▸ TASK REQUIREMENTS: Write out the whole listing again, exactly.

▸ SOURCE MATERIAL:
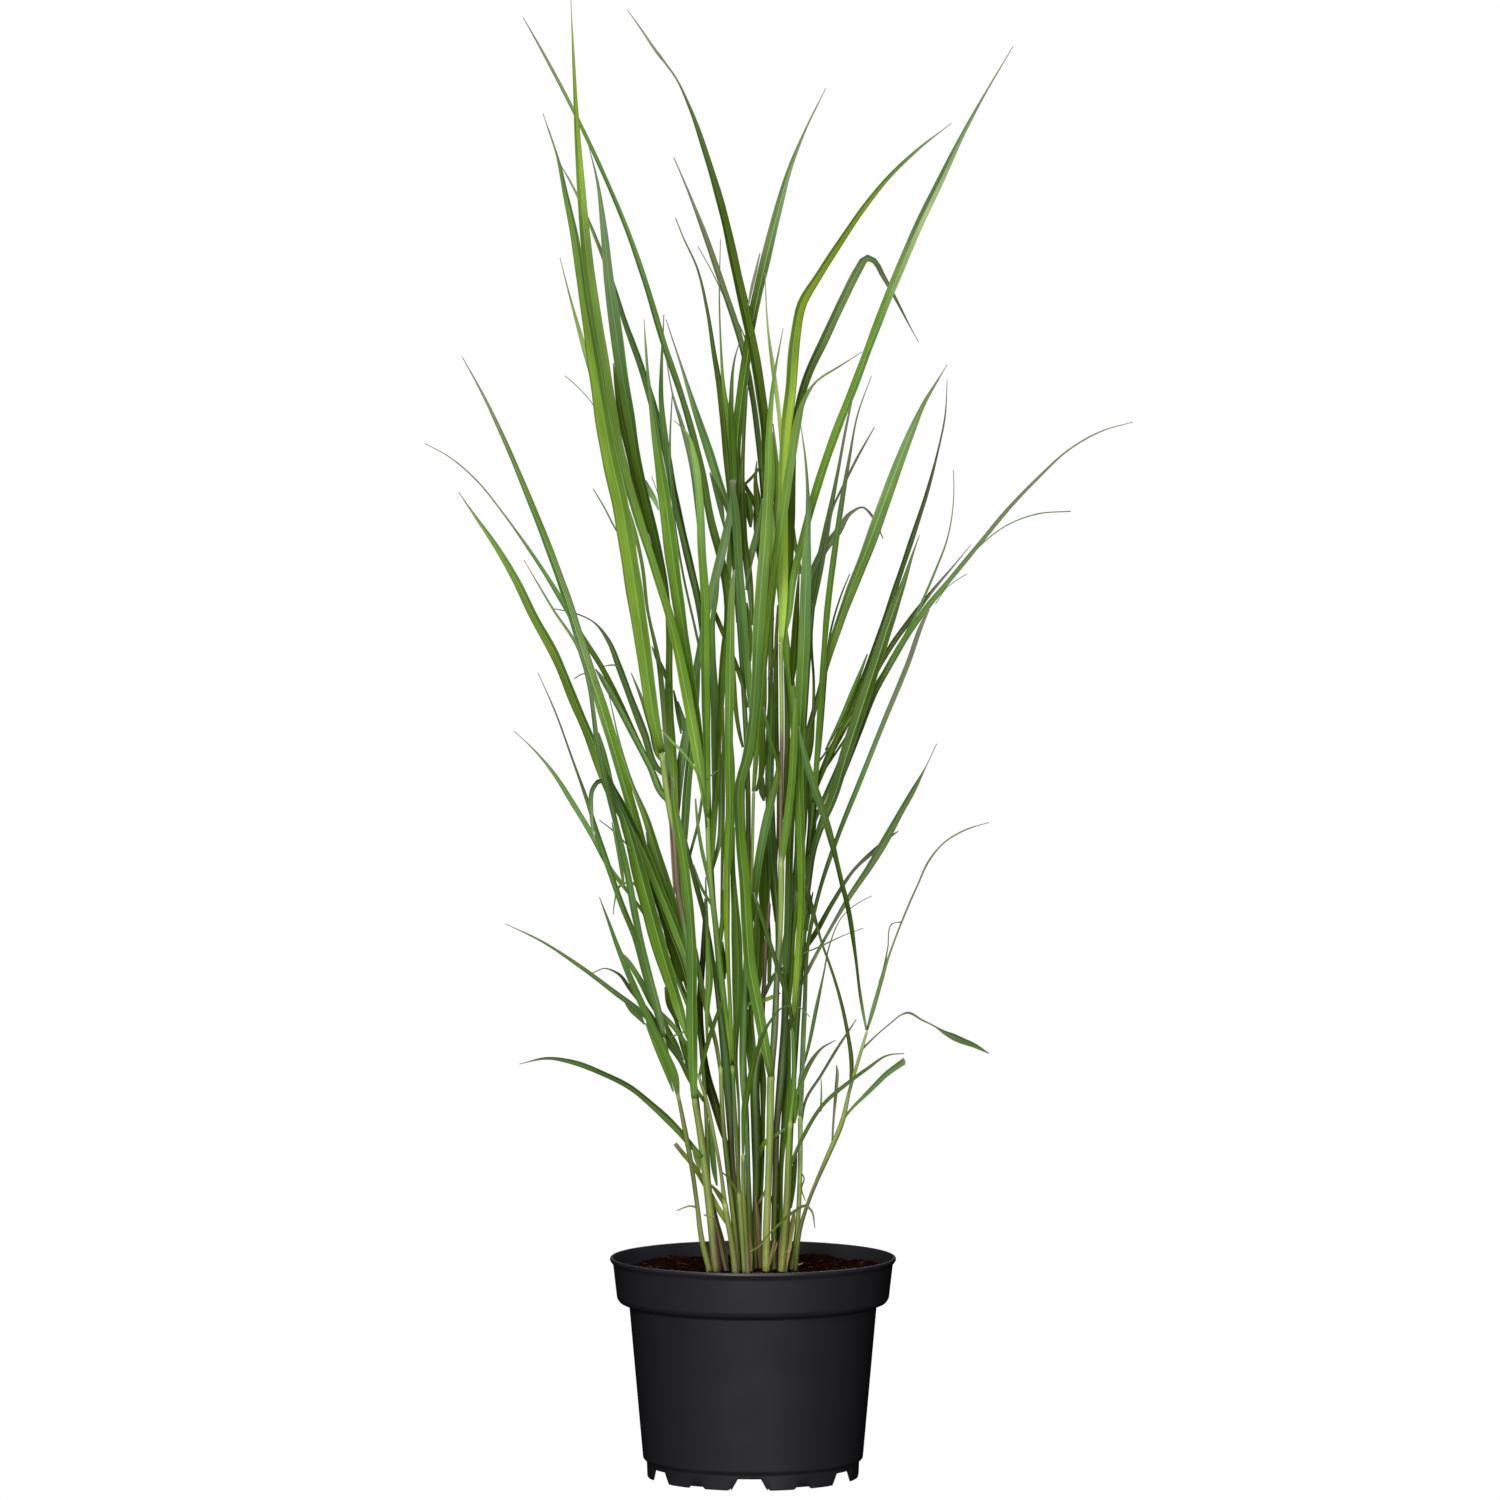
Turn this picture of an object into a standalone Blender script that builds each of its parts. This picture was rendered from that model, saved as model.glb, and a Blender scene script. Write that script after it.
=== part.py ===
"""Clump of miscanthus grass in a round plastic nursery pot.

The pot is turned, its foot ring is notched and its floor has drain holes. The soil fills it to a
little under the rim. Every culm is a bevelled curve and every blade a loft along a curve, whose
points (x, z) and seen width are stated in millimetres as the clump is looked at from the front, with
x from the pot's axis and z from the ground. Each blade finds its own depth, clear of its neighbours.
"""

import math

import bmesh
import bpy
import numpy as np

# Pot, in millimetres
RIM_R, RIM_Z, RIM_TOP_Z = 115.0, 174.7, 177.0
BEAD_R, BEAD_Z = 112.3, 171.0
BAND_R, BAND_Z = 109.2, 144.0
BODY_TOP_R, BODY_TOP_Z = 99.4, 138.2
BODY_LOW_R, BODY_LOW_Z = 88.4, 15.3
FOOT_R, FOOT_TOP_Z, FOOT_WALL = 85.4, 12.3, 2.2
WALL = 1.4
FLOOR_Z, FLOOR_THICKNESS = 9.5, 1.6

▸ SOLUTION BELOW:
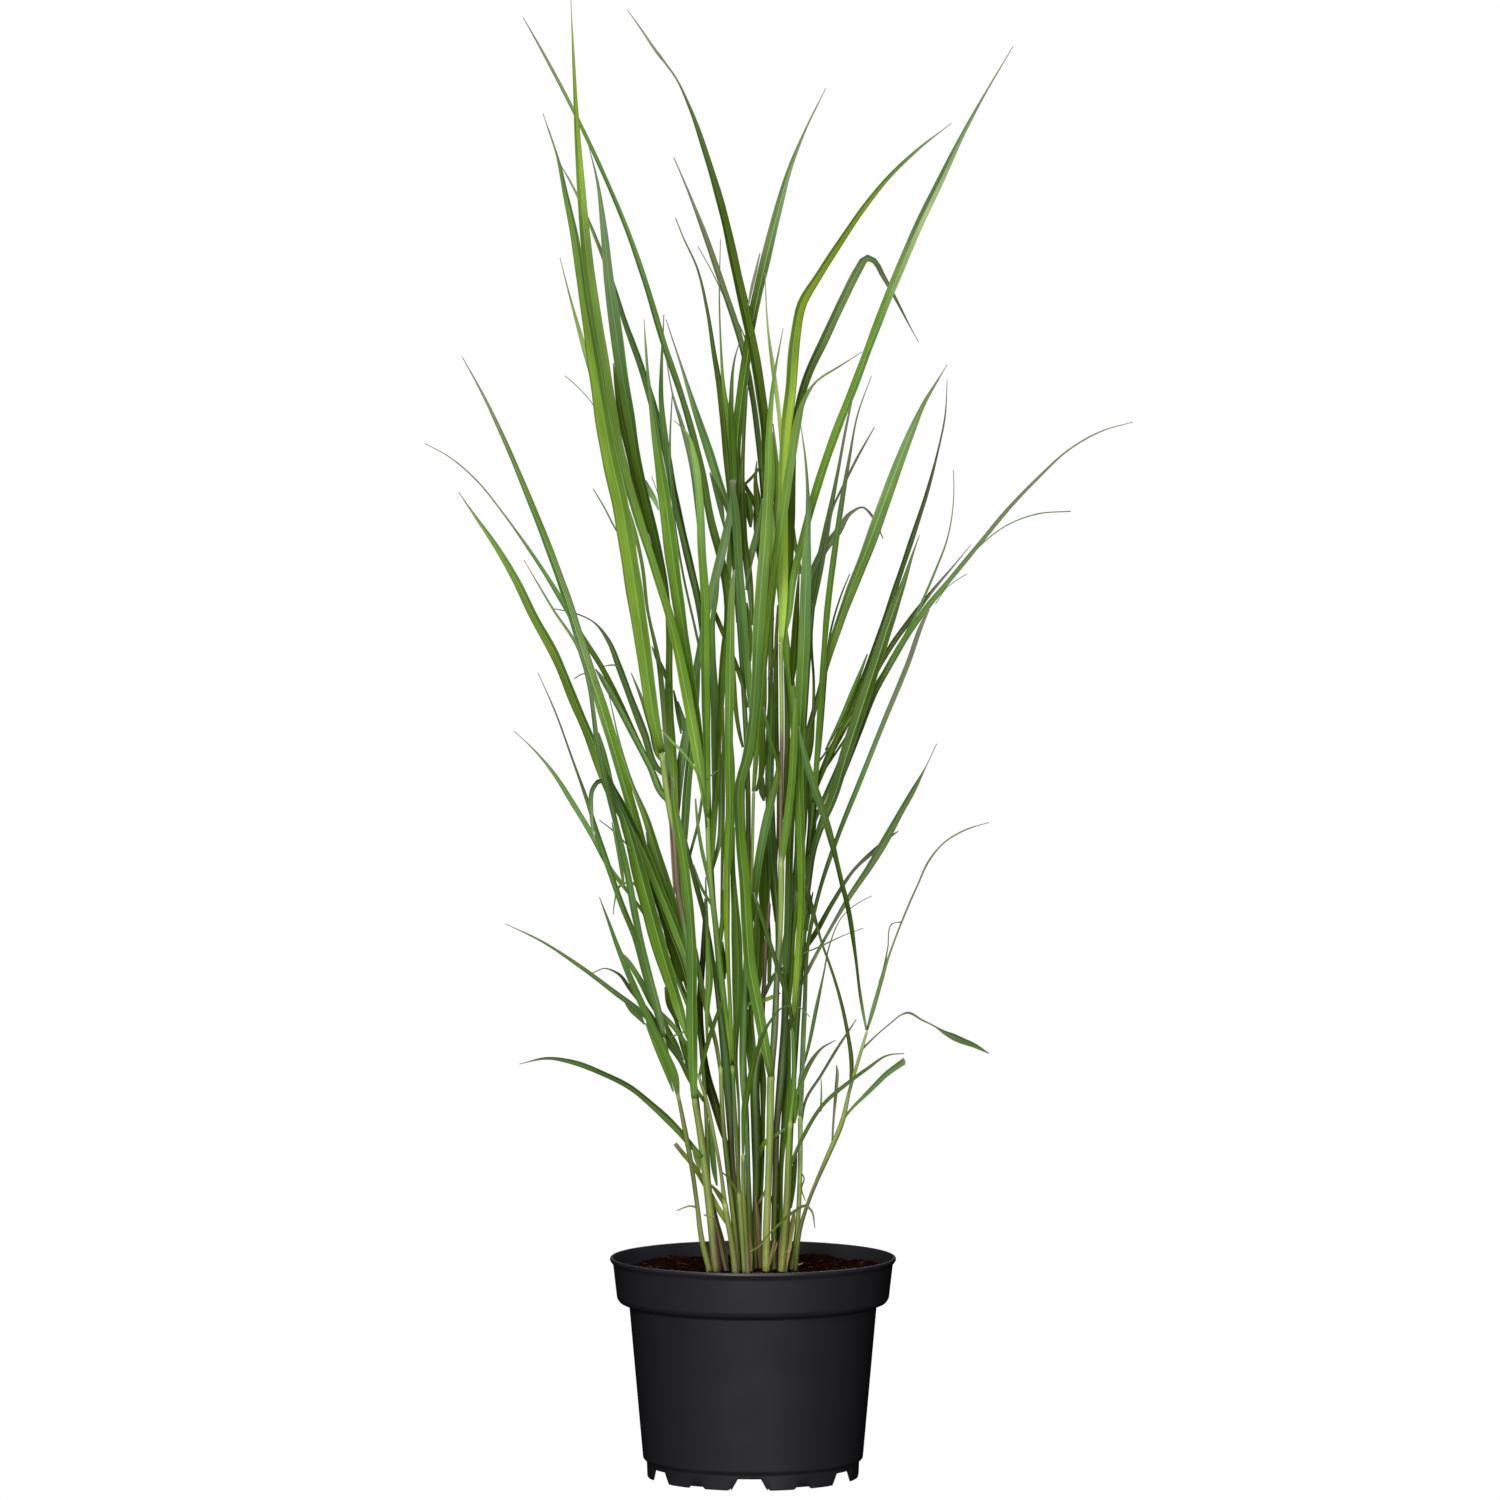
Turn this picture of an object into a standalone Blender script that builds each of its parts. This picture was rendered from that model, saved as model.glb, and a Blender scene script. Write that script after it.
=== part.py ===
"""Clump of miscanthus grass in a round plastic nursery pot.

The pot is turned, its foot ring is notched and its floor has drain holes. The soil fills it to a
little under the rim. Every culm is a bevelled curve and every blade a loft along a curve, whose
points (x, z) and seen width are stated in millimetres as the clump is looked at from the front, with
x from the pot's axis and z from the ground. Each blade finds its own depth, clear of its neighbours.
"""

import math

import bmesh
import bpy
import numpy as np

# Pot, in millimetres
RIM_R, RIM_Z, RIM_TOP_Z = 115.0, 174.7, 177.0
BEAD_R, BEAD_Z = 112.3, 171.0
BAND_R, BAND_Z = 109.2, 144.0
BODY_TOP_R, BODY_TOP_Z = 99.4, 138.2
BODY_LOW_R, BODY_LOW_Z = 88.4, 15.3
FOOT_R, FOOT_TOP_Z, FOOT_WALL = 85.4, 12.3, 2.2
WALL = 1.4
FLOOR_Z, FLOOR_THICKNESS = 9.5, 1.6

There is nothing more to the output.